To the more inquisitive of movie-goers, immediate intrigue is to its link with The Lord of the Rings, the trilogy that came with huge success, changed the face of fantasy cinema and effectively put New Zealand film making on the map, and boy are the nods to it’s older sibling here. Like a perfect jigsaw, little nuances from characters and “certain objects” of great value dot themselves around the film and brilliantly nail the notion of honouring the fans in a subtle way, without being too over the top. More satisfying and bolder references are saved for as the adventure rolls along, but even the slightest sentence or nod to the camera will all be met well. It’s as though Jackson is dropping notes in the score, interweaving between the two trilogies and making the arrival of well known faces welcoming as he’s almost easing you back into the characters and the story. It’s as though he’s well aware audiences will be here for a three film adventure, let’s guide them back into that world again softly.
Martin Freeman is really fantastic as Bilbo Baggins, perfectly cast even. He brings that awkward twitchy edginess to his manner and interactions without even trying, that we as audiences all know and admire him for. But the real thumbs up is him being able to have a homely sensibility too, wanting his companions to enjoy the home comforts he does. In fact, one of the heart-felt moments is him convincing fellow-drifting companions that he’s up for the job, simply wanting to help take their home back, and it’s done with real heart and Freeman simply lights up the screen, even in a stellar ensemble cast.
Plaudits too have to go to Andy Serkis, seeing his sneaky creepy Gollum, bringing to life the fantastic Riddles In the Dark chapter of the book is undoubtedly the film’s best scene, as he and Bilbo duel over a selection of riddles, acted out perfectly. Dwelling in the caves of the deep with some of the most elegant motion capture and utterly convincing graphics unlike any character seen before. Still mind-blowing even now at how realistic Gollum’s raise of an eyebrow or a little lip sync is so seamless even when it’s all done by the click of a mouse. Richard Armitage is majestic too, as the tough leader Thorin whose demeanor shows the stresses and strains of a character on a mission of vengeance and being troubled by years of pain to his people. Even though there are the single performances, not to mention Sir Ian McKellen, sliding perfectly back into the role as Gandalf, the whole ensemble cast is used to great effect and they do solve the problem of utilising each and every one of the extensive cast list to drive the story along. Even keeping up with the amount of dwarves on show is made easy to follow. Grey wizard Gandalf himself constantly counting them up every so often like a teacher counting pupils on a school trip.
As a stand alone film therefore, it’ll be divided amongst those unaware of the hobbits, wizards and goblins.

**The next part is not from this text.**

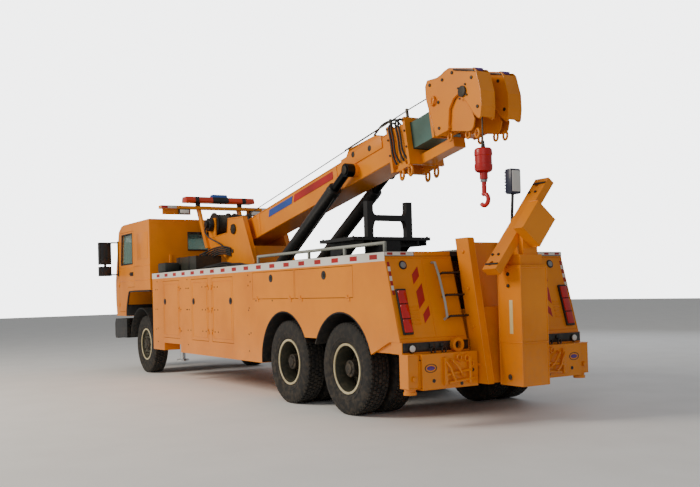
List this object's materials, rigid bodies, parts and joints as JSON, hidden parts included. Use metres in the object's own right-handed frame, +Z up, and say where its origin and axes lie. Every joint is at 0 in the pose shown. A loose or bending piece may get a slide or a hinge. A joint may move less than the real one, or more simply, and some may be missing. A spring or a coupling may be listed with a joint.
{
  "type": "heavy tow truck",
  "caption": "Heavy tow truck with a telescopic recovery boom, a rear underlift, jack legs and lockers along both sides.",
  "frame": {"origin": "on the ground, under the middle of the overall box", "axes": "+X forward, +Y left, +Z up"},
  "size_m": [10.685, 3.15, 3.8634],
  "materials": {
    "frame_black": "satin",
    "engine_grey": "rough",
    "cast_steel": "rough",
    "tyre": "matt",
    "rim_cream": "satin",
    "black_paint": "satin",
    "body_orange": "gloss",
    "glass_green": "clear",
    "black_plastic": "matt",
    "interior_grey": "matt",
    "deck_black": "textured",
    "rod_chrome": "polished",
    "rail_beige": "satin",
    "tank_grey": "satin",
    "winch_red": "satin",
    "lamp_red": "gloss",
    "boom_green": "satin",
    "hook_red": "satin"
  },
  "bodies": {
    "chassis": {"chassis_frame": "frame_black", "engine": "engine_grey", "front_axle": "frame_black", "rear_axles": "frame_black", "leaf_springs": "frame_black", "bumper": "black_paint", "side_body_left": "body_orange", "side_body_right": "body_orange", "deck": "deck_black", "rear_crossmember": "body_orange", "underrun_beam": "body_orange", "handrails": "rail_beige", "oil_tank": "tank_grey", "tower": "body_orange", "gantry": "body_orange", "light_bar": "lamp_red", "boom_rest": "black_paint", "underlift_mast": "body_orange"},
    "cab": {"cab_shell": "body_orange", "cab_glass": "glass_green", "mirrors": "black_plastic", "cab_interior": "interior_grey"},
    "cab_door_left": {"cab_door_left": "body_orange"},
    "cab_door_right": {"cab_door_right": "body_orange"},
    "knuckle_left": {"knuckle_left": "cast_steel"},
    "knuckle_right": {"knuckle_right": "cast_steel"},
    "front_wheel_left": {"front_tyre_left": "tyre", "front_rim_left": "rim_cream"},
    "front_wheel_right": {"front_tyre_right": "tyre", "front_rim_right": "rim_cream"},
    "mid_wheels_left": {"mid_wheels_left": "tyre"},
    "mid_wheels_right": {"mid_wheels_right": "tyre"},
    "rear_wheels_left": {"rear_wheels_left": "tyre"},
    "rear_wheels_right": {"rear_wheels_right": "tyre"},
    "boom": {"boom_outer": "body_orange"},
    "boom_tip": {"boom_inner": "boom_green", "boom_head": "body_orange"},
    "hook_block": {"hook_block": "hook_red"},
    "hook": {"hook": "hook_red"},
    "lift_barrels": {"lift_barrels": "black_paint"},
    "lift_rods": {"lift_rods": "rod_chrome"},
    "winch_drums": {"winch_drums": "winch_red"},
    "underlift_carriage": {"underlift_carriage": "body_orange"},
    "underlift_arm": {"underlift_arm": "body_orange"},
    "underlift_extension": {"underlift_extension": "body_orange"},
    "underlift_crossbar": {"underlift_crossbar": "body_orange"},
    "front_jacks": {"front_jacks": "rod_chrome"},
    "outrigger_beam_left": {"outrigger_beam_left": "body_orange"},
    "outrigger_beam_right": {"outrigger_beam_right": "body_orange"},
    "outrigger_leg_left": {"outrigger_leg_left": "rod_chrome"},
    "outrigger_leg_right": {"outrigger_leg_right": "rod_chrome"},
    "drop_doors_left": {"drop_doors_left": "body_orange"},
    "drop_doors_right": {"drop_doors_right": "body_orange"},
    "locker_door_left_1": {"locker_door_left_1": "body_orange"},
    "locker_door_left_2": {"locker_door_left_2": "body_orange"},
    "locker_door_left_3": {"locker_door_left_3": "body_orange"},
    "locker_door_right_1": {"locker_door_right_1": "body_orange"},
    "locker_door_right_2": {"locker_door_right_2": "body_orange"},
    "locker_door_right_3": {"locker_door_right_3": "body_orange"}
  },
  "joints": [
    {"name": "cab_tilt", "type": "hinge", "parent": "chassis", "child": "cab", "pos_m": [5.1425, 0, 1.015], "axis": [0, 1, 0], "range_deg": [0, 45]},
    {"name": "cab_door_left", "type": "hinge", "parent": "cab", "child": "cab_door_left", "pos_m": [4.9925, 1.251, 1.45], "axis": [0, 0, -1], "range_deg": [0, 70]},
    {"name": "cab_door_right", "type": "hinge", "parent": "cab", "child": "cab_door_right", "pos_m": [4.9925, -1.251, 1.45], "axis": [0, 0, 1], "range_deg": [0, 70]},
    {"name": "steering_left", "type": "hinge", "parent": "chassis", "child": "knuckle_left", "pos_m": [3.7675, 0.84, 0.525], "axis": [0, 0, 1], "range_deg": [-35, 35]},
    {"name": "steering_right", "type": "hinge", "parent": "chassis", "child": "knuckle_right", "pos_m": [3.7675, -0.84, 0.525], "axis": [0, 0, 1], "range_deg": [-35, 35]},
    {"name": "front_wheel_left", "type": "hinge", "parent": "knuckle_left", "child": "front_wheel_left", "pos_m": [3.7675, 1.015, 0.525], "axis": [0, 1, 0], "continuous": true},
    {"name": "front_wheel_right", "type": "hinge", "parent": "knuckle_right", "child": "front_wheel_right", "pos_m": [3.7675, -1.015, 0.525], "axis": [0, 1, 0], "continuous": true},
    {"name": "mid_wheels_left", "type": "hinge", "parent": "chassis", "child": "mid_wheels_left", "pos_m": [-2.0575, 0.915, 0.525], "axis": [0, 1, 0], "continuous": true},
    {"name": "mid_wheels_right", "type": "hinge", "parent": "chassis", "child": "mid_wheels_right", "pos_m": [-2.0575, -0.915, 0.525], "axis": [0, 1, 0], "continuous": true},
    {"name": "rear_wheels_left", "type": "hinge", "parent": "chassis", "child": "rear_wheels_left", "pos_m": [-3.4575, 0.915, 0.525], "axis": [0, 1, 0], "continuous": true},
    {"name": "rear_wheels_right", "type": "hinge", "parent": "chassis", "child": "rear_wheels_right", "pos_m": [-3.4575, -0.915, 0.525], "axis": [0, 1, 0], "continuous": true},
    {"name": "boom_lift", "type": "hinge", "parent": "chassis", "child": "boom", "pos_m": [1.4075, 0, 2.496], "axis": [0, 1, 0], "range_deg": [-7.8, 35]},
    {"name": "boom_extend", "type": "slide", "parent": "boom", "child": "boom_tip", "axis": [0.9848, 0, -0.1736], "range_m": [-1.5, 0.4]},
    {"name": "hook_swing", "type": "hinge", "parent": "boom_tip", "child": "hook_block", "pos_m": [-4.52753, 0.19, 3.55063], "axis": [0, -1, 0], "range_deg": [-10, 35]},
    {"name": "hook_swivel", "type": "hinge", "parent": "hook_block", "child": "hook", "pos_m": [-4.72653, 0.19, 2.64063], "axis": [0, 0, 1], "continuous": true},
    {"name": "lift_barrels_pitch", "type": "hinge", "parent": "chassis", "child": "lift_barrels", "pos_m": [0.5425, 0, 1.4], "axis": [0, 1, 0], "range_deg": [-12, 40]},
    {"name": "lift_rods_slide", "type": "slide", "parent": "lift_barrels", "child": "lift_rods", "axis": [-0.8628, 0, 0.5056], "range_m": [-0.25, 0.95]},
    {"name": "winch_drums_turn", "type": "hinge", "parent": "chassis", "child": "winch_drums", "pos_m": [2.3425, 0, 2.64], "axis": [0, 1, 0], "continuous": true},
    {"name": "locker_door_left_1", "type": "hinge", "parent": "chassis", "child": "locker_door_left_1", "pos_m": [1.6325, 1.281, 1.18], "axis": [0, 0, 1], "range_deg": [0, 100]},
    {"name": "locker_door_left_2", "type": "hinge", "parent": "chassis", "child": "locker_door_left_2", "pos_m": [0.4125, 1.281, 1.18], "axis": [0, 0, 1], "range_deg": [0, 100]},
    {"name": "locker_door_left_3", "type": "hinge", "parent": "chassis", "child": "locker_door_left_3", "pos_m": [0.2725, 1.281, 1.18], "axis": [0, 0, 1], "range_deg": [-100, 0]},
    {"name": "locker_door_right_1", "type": "hinge", "parent": "chassis", "child": "locker_door_right_1", "pos_m": [1.6325, -1.281, 1.18], "axis": [0, 0, -1], "range_deg": [0, 100]},
    {"name": "locker_door_right_2", "type": "hinge", "parent": "chassis", "child": "locker_door_right_2", "pos_m": [0.4125, -1.281, 1.18], "axis": [0, 0, -1], "range_deg": [0, 100]},
    {"name": "locker_door_right_3", "type": "hinge", "parent": "chassis", "child": "locker_door_right_3", "pos_m": [0.2725, -1.281, 1.18], "axis": [0, 0, -1], "range_deg": [-100, 0]},
    {"name": "drop_doors_left", "type": "hinge", "parent": "chassis", "child": "drop_doors_left", "pos_m": [-2.4575, 1.281, 1.33], "axis": [-1, 0, 0], "range_deg": [0, 90]},
    {"name": "drop_doors_right", "type": "hinge", "parent": "chassis", "child": "drop_doors_right", "pos_m": [-2.4575, -1.281, 1.33], "axis": [1, 0, 0], "range_deg": [0, 90]},
    {"name": "outrigger_beam_left", "type": "slide", "parent": "chassis", "child": "outrigger_beam_left", "axis": [0, 1, 0], "range_m": [0, 0.5]},
    {"name": "outrigger_leg_left", "type": "slide", "parent": "outrigger_beam_left", "child": "outrigger_leg_left", "axis": [0, 0, -1], "range_m": [0, 0.3]},
    {"name": "outrigger_beam_right", "type": "slide", "parent": "chassis", "child": "outrigger_beam_right", "axis": [0, -1, 0], "range_m": [0, 0.5]},
    {"name": "outrigger_leg_right", "type": "slide", "parent": "outrigger_beam_right", "child": "outrigger_leg_right", "axis": [0, 0, -1], "range_m": [0, 0.3]},
    {"name": "front_jacks_drop", "type": "slide", "parent": "chassis", "child": "front_jacks", "axis": [0, 0, -1], "range_m": [0, 0.32]},
    {"name": "underlift_lift", "type": "slide", "parent": "chassis", "child": "underlift_carriage", "axis": [0.1736, 0, 0.9848], "range_m": [0, 0.65]},
    {"name": "underlift_fold", "type": "hinge", "parent": "underlift_carriage", "child": "underlift_arm", "pos_m": [-5.0505, 0, 0.469], "axis": [0, -1, 0], "range_deg": [0, 90]},
    {"name": "underlift_extend", "type": "slide", "parent": "underlift_arm", "child": "underlift_extension", "axis": [0, 0, 1], "range_m": [0, 0.55]},
    {"name": "crossbar_swivel", "type": "hinge", "parent": "underlift_extension", "child": "underlift_crossbar", "pos_m": [-5.1705, 0, 2.05], "axis": [-1, 0, 0], "range_deg": [-102, 0]}
  ],
  "couplings": [
    {"joint": "steering_right", "follows": "steering_left", "ratio": 1},
    {"joint": "lift_barrels_pitch", "follows": "boom_lift", "ratio": 0.9645},
    {"joint": "lift_rods_slide", "follows": "boom_lift", "m_per_rad": 1.3609}
  ]
}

Treading the thin ice in the danger of falling into a sort of Chronicles of Narnia mentality, being too over designed and indeed being too damn long, time wise, are no doubt plausible worries. But I think Jackson just about gets away with it, he doesn’t ride the crest of a wave in doing so, but he does get away with it. Moments of gigantic battles of history and sieges taking place in generations-built realms to the untrained do look overly thought out and dare I say, silly. But as the story plays out, a mindset of the design conjures up the aspect of the film showcasing more of the fantastical world that we simply haven’t seen. All talk of the over long running time are indeed respectful, however, the film ends in exactly the right place in the book, at a pin point time when characters re-evaluate events and take a breather in a narrative sense. Whether Jackson has succeeded in fattening out the material to get to that point, is another balanced debate to be had. Certain sections could have been lost, to save time, especially a moment that involves ‘huge rocks’ shall we say, for me, could have easily been cut and still wouldn’t affect the overall tempo to the film.
In saying that, it’s very much a Peter Jackson film; Rip roaring action sequences drift along smoothly with a highly choreographed sensibility, his lovable affection for gore and twisted ways to dispose of creatures which he’s played out brilliantly throughout his career are all here. But more importantly, when the emotion needs to be emotional, he definitely times it right. Jackson’s way of caring and engaging with characters within the fantasy genre, of all genres, is a real testament to his film making abilities. When all is said and done, with all the expectation that has come with it, he’s still provided a highly passable first part take on a very hard-to-film text, with Freeman, Serkis and Armitage the top stars.
Feeling that it concentrates its efforts on setting up the following two films, whilst intending to reference its sister trilogy, is all well and good. But without it standing up and being a powerful cinematic work on its own, it has to make do with being a solidly made opening act to a potentially more powerful trilogy. In essence, leaving you coming out the cinema with the nagging feeling of “I like it, but why couldn’t I have liked it more?”